Not only is your business built on long-term relationships, but it also depends on long-term contracts. Has that insulated you from some of the recession-oriented realities faced by, say, a consumer products company?
The recession has manifested itself differently for us, and in some ways has had less of an impact. We did see some near-term impacts, such as the decision to terminate the Presidential helicopter program, to not extend F-22 production beyond the 187 under contract, and to cancel a couple of other programs, but those are hard to directly associate with the recession. It was just some belt-tightening within the DoD that Secretary [Robert] Gates decided to do. We still had 6% sales growth last year, and we’re expecting about 4% this year.
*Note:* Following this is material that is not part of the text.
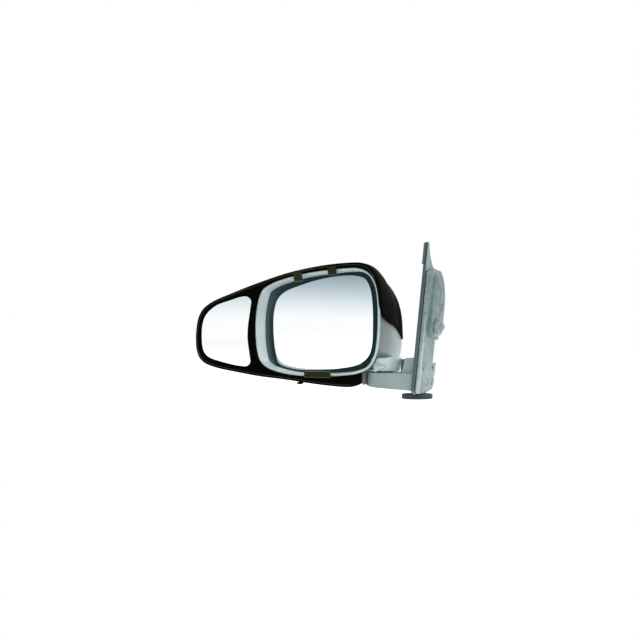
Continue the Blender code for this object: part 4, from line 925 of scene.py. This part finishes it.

Your status as a defense contractor may have insulated you from the recession, but it also creates its own vulnerability as the United States reevaluates its defense strategies. To what degree can a company like Lockheed diversify or become more nimble?
All told, about 85% of our revenue comes from U.S. government sources, but only about 60% is from the DoD, which may surprise a lot of people. We’ve become pretty diverse, particularly with IT services. We’ve been the largest IT provider to the federal government for 16 straight years. We also expect to increase our global sales, which account for about 14% of revenue today, to 20% over the next two to three years. The other big [opportunity] is that we have a much stronger balance sheet. There was a time earlier in my career when we had $13 billion or $14 billion worth of debt. Now, we have just over $5 billion and we’re a much larger company. All in all, I like our current balance-sheet position because it provides us with the flexibility and firepower to be opportunistic in a volatile environment.
One limiting factor, though, might be the nature of your workforce. It’s highly specialized, so I imagine doing a sizable layoff whenever you need to cut payroll isn’t as easy a lever for you to pull as it might be for a CFO in another kind of business.
Half of our 136,000-person staff is composed of scientists and engineers. They represent an awful lot of intellectual property, and that is the seed corn that sustains the business going forward. There isn’t much that we can’t do with the technical workforce that we have, so we’re constantly watching to make sure we have enough applications to utilize it. But one of our biggest challenges is that we are a fairly senior organization; over the next 10 years a large portion of our employee population will become eligible to retire. That’s something that’s affecting both the technical and nontechnical sides of the house, including finance.
To what degree do you try to get granular with that? Do you project how many people may be retiring in a given year?
We probably get more granular each and every year, but it’s hard to predict exactly when someone is going to retire. It’s not just age-dependent, obviously. Like every other industry, we saw a slowdown in the number of people who retired when the market dropped significantly in 2008, and 2009 was a lower year for retirements than we expected. But that’s not something we can count on going forward. I do talent planning on at least a quarterly basis, and we now devote [more] resources to knowledge transfer through internally produced monthly Webcasts and other programs that help retain the kind of tacit knowledge that is difficult to convey through conventional training.
Beyond those internal efforts, how else do you prime the talent pipeline?
We devote a large share of our philanthropic budget to fund schools, events, and even educational movies that encourage more students to pursue an education in a technical discipline. As a country, we are not generating enough graduates with technical degrees to replace those who will soon retire.
You alluded earlier to some projects that have either been scaled back or cut altogether. Lockheed lives and dies by large contracts. How do you keep staff motivated when the news is less than good?
One of the things that we keep saying is that the portfolio development that we’ve done over the last decade remains very relevant and very affordable. That’s important in an environment where there’s likely not going to be a whole lot of brand new programs. I think incumbency matters, and we are the incumbent on many products that we feel very good about. What I keep telling people is, let’s just perform. The country needs to recapitalize its military assets. I think one of the bigger misconceptions is that all the spending we’ve done since 9/11 has given us a very capable and fairly new set of equipment for the military’s use. In fact, just the opposite is true. We’re actually burning up the useful life of the assets as we use them in theater, to the point where we do need to recapitalize those assets.
Your two immediate predecessors became the CEO and the president of a business unit. Do you see yourself in a nonfinance role some day?
I don’t know. I think I’ve got a great job right now that I very much love doing. I’ll be on the [CFO] job three years in late August or early September, and it sure doesn’t seem that long ago, so I think that’s positive. If the leadership team or the board of directors asked me to do something different I’d probably listen, but I’m having a lot of fun doing this job right now.